## SET EXERCISE
Within the material below, locate the line with "What bpy script" and the line with "STACK_GAP = 0.45", then return those two lines and all lines between them, exactly as written.

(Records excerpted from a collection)
------------------------------------------------
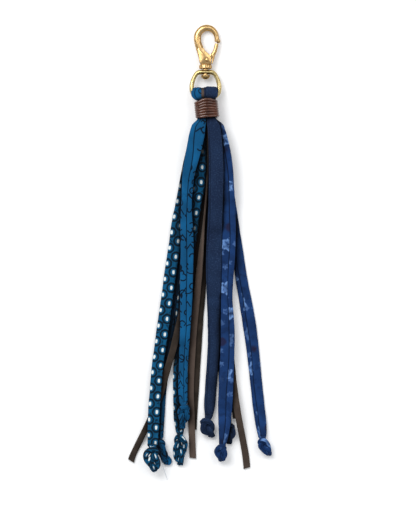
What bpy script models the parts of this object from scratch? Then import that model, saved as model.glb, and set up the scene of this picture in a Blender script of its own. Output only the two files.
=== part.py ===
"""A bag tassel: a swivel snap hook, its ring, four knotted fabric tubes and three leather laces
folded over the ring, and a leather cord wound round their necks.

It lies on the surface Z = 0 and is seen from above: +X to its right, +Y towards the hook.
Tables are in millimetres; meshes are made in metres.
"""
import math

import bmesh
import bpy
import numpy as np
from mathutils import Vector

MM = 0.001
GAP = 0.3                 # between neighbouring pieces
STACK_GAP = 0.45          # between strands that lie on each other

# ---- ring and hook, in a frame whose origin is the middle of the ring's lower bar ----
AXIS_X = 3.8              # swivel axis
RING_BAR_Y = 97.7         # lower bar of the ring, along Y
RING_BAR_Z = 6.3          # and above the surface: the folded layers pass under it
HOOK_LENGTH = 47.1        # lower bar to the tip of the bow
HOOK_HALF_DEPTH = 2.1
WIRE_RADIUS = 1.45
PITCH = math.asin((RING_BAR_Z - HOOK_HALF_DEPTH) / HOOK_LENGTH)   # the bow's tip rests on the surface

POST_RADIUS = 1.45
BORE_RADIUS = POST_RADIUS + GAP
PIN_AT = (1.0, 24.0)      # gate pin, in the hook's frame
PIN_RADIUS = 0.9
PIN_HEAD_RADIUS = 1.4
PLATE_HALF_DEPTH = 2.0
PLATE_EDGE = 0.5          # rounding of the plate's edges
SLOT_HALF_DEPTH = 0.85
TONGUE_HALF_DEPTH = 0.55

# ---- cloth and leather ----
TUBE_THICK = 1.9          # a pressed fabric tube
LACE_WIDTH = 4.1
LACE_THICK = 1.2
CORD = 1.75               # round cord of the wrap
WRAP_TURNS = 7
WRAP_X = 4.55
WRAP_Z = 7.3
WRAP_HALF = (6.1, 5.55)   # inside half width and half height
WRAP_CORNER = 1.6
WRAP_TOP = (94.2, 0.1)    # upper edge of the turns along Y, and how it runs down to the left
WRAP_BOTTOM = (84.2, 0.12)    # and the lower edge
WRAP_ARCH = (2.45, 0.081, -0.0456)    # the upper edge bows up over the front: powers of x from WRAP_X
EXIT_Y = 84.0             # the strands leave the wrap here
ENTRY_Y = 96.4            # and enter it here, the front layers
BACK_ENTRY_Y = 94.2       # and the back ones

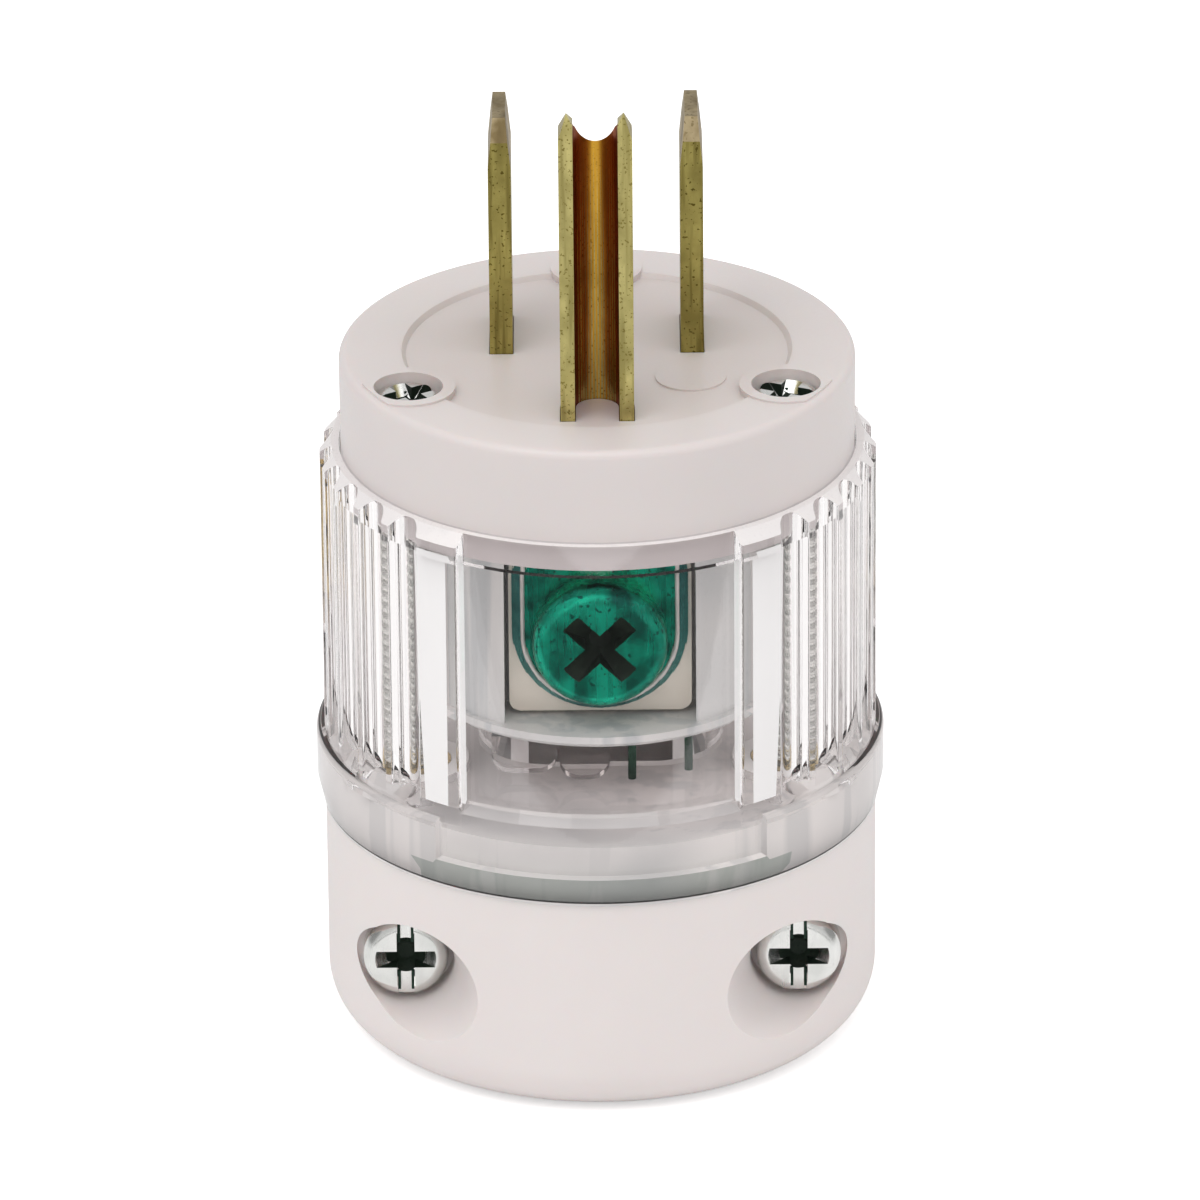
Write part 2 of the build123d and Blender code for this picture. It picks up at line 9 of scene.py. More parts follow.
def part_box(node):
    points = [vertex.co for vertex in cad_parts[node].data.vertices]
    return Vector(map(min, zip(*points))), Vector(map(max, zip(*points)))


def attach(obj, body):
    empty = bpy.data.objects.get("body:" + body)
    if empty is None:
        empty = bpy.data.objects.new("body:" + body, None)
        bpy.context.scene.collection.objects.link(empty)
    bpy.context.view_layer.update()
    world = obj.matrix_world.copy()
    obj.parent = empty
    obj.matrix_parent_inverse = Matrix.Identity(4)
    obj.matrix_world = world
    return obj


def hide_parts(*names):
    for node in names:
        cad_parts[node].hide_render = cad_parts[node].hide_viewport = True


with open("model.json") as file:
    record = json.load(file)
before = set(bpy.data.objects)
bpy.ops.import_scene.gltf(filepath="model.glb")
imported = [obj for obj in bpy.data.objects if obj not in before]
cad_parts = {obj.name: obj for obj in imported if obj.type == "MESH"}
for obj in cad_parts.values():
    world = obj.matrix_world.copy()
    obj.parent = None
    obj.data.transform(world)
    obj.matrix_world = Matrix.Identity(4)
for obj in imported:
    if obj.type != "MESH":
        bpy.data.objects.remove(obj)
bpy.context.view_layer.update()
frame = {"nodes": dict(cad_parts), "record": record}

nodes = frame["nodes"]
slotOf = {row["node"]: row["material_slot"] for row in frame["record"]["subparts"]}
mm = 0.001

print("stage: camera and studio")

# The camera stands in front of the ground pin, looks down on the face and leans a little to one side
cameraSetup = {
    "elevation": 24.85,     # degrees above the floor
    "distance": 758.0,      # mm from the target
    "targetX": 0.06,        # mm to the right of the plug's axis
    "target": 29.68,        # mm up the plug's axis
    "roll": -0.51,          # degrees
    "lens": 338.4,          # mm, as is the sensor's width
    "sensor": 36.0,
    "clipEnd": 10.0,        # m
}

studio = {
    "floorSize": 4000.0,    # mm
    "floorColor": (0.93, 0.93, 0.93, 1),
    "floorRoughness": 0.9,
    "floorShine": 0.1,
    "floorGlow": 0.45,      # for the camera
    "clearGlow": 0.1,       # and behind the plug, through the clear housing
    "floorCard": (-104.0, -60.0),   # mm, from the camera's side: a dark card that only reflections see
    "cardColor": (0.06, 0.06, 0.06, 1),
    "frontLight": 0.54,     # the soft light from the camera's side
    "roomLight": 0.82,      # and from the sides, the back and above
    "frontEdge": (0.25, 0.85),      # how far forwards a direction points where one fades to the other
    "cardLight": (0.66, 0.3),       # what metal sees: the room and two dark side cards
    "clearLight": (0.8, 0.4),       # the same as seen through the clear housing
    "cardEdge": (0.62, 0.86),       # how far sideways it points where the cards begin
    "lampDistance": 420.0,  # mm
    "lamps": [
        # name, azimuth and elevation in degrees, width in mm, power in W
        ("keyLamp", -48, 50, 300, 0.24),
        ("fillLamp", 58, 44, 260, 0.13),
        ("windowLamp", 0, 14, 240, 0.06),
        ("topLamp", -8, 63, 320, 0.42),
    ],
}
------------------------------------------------
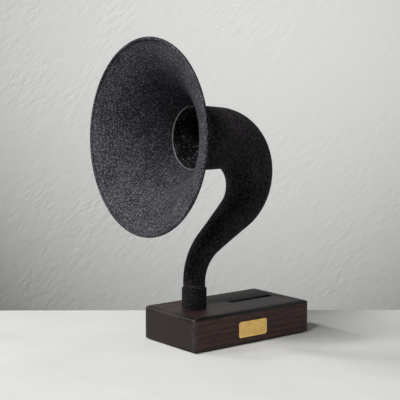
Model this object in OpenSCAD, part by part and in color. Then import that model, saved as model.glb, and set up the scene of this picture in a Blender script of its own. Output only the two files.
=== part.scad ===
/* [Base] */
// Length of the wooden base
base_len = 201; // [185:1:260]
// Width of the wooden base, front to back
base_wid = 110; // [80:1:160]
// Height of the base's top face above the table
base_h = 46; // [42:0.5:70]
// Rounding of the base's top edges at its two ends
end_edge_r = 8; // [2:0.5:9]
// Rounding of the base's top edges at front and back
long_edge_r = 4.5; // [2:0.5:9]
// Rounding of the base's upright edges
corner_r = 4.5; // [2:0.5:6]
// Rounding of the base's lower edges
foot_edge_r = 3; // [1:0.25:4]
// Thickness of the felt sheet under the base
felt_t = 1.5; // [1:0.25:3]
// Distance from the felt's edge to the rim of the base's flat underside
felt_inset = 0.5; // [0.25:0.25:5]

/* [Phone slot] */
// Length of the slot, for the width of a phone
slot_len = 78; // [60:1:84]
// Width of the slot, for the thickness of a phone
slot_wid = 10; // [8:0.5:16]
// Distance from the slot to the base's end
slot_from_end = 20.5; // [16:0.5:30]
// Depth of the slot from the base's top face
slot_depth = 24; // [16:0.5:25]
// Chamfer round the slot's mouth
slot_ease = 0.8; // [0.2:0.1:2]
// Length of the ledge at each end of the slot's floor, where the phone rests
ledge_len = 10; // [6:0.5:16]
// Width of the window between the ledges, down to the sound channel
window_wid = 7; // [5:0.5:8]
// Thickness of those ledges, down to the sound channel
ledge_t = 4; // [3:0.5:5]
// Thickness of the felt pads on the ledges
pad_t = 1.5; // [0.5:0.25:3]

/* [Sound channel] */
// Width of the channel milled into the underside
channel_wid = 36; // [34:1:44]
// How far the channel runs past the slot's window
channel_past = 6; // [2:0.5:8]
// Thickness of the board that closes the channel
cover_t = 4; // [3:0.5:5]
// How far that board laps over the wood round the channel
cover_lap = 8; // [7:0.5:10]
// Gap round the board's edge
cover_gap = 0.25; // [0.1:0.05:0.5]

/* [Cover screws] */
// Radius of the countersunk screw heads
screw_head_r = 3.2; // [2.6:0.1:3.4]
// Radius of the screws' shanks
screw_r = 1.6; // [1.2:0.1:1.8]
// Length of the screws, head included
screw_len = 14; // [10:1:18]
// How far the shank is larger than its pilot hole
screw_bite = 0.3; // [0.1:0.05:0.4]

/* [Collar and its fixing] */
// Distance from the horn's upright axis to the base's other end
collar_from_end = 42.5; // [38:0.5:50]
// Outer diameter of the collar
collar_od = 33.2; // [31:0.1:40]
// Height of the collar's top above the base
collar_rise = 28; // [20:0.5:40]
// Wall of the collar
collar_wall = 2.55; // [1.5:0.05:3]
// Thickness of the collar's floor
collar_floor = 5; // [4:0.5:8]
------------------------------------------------
## TASK SOLUTION
What bpy script models the parts of this object from scratch? Then import that model, saved as model.glb, and set up the scene of this picture in a Blender script of its own. Output only the two files.
=== part.py ===
"""A bag tassel: a swivel snap hook, its ring, four knotted fabric tubes and three leather laces
folded over the ring, and a leather cord wound round their necks.

It lies on the surface Z = 0 and is seen from above: +X to its right, +Y towards the hook.
Tables are in millimetres; meshes are made in metres.
"""
import math

import bmesh
import bpy
import numpy as np
from mathutils import Vector

MM = 0.001
GAP = 0.3                 # between neighbouring pieces
STACK_GAP = 0.45          # between strands that lie on each other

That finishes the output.